Average job value benchmarks by trade

The revenue impact of consistent, honest upselling is significant. Based on data from UK trade businesses using Trade2Base, average job values with and without upsells look like this:

  • Plumbing: £380 average without upsells → £520 with upsells (+37%)
  • Electrical: £290 average without upsells → £410 with upsells (+41%)
  • Heating: £620 average without upsells → £850 with upsells (+37%)

These are not figures from high-pressure sales cultures. They come from tradespeople who mention relevant additional work when they see it, frame it honestly, and let the customer decide. The difference is the habit of mentioning it at all.

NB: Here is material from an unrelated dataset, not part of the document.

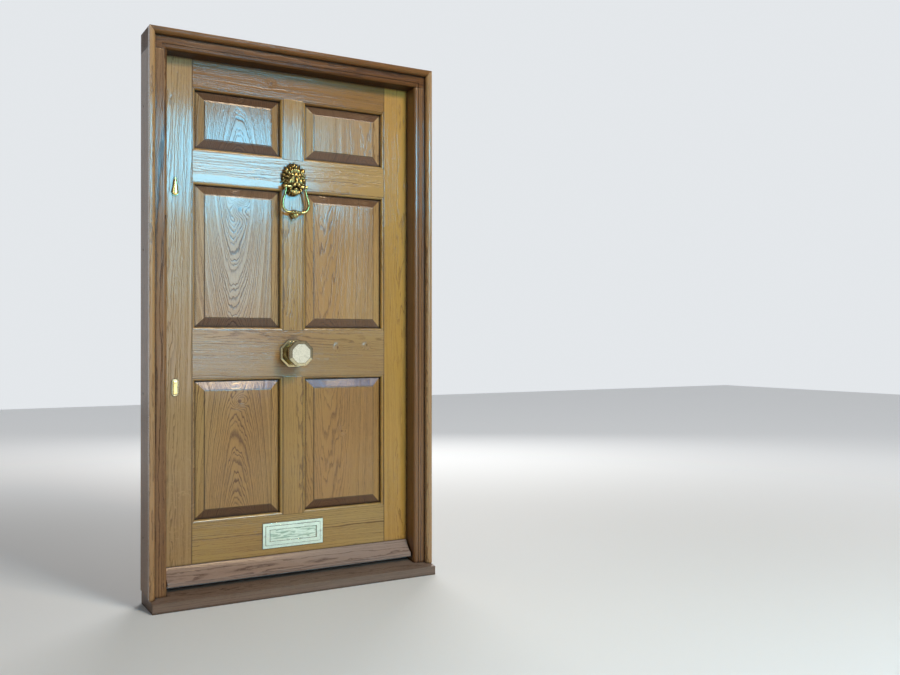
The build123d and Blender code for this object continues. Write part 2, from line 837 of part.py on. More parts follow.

The revenue impact over a year

Annual upsell revenue calculator

Jobs per week10
Average upsell per job£120
Working weeks per year52
Additional annual revenue£62,400

10 jobs × £120 upsell × 52 weeks = £62,400 additional revenue per year

Tracking upsell revenue with Trade2Base

To improve your upsell performance, you need to be able to measure it. Trade2Base lets you tag line items on a quote or invoice as part of the original job scope or as an add-on. Over time, you can see your average job value by trade type, by customer, and by engineer — which tells you whether your upselling habit is actually translating into revenue, and where the biggest opportunities are.

You can also add job notes flagging items spotted but not actioned, and set a follow-up reminder on the customer record so that six months later Trade2Base prompts you to reach out about the isolation valve, the aging consumer unit, or the flat roof that was “one to watch.” Systematic follow-up on flagged items converts at a high rate because the customer already trusts you and the item was already on their radar.

Upselling is not about being pushy. It is about doing your job thoroughly, communicating what you find, and giving customers the chance to make an informed decision. The tradespeople who do this consistently are not the most aggressive salespeople — they are the most trusted ones. And trust is what fills your diary twelve months in advance.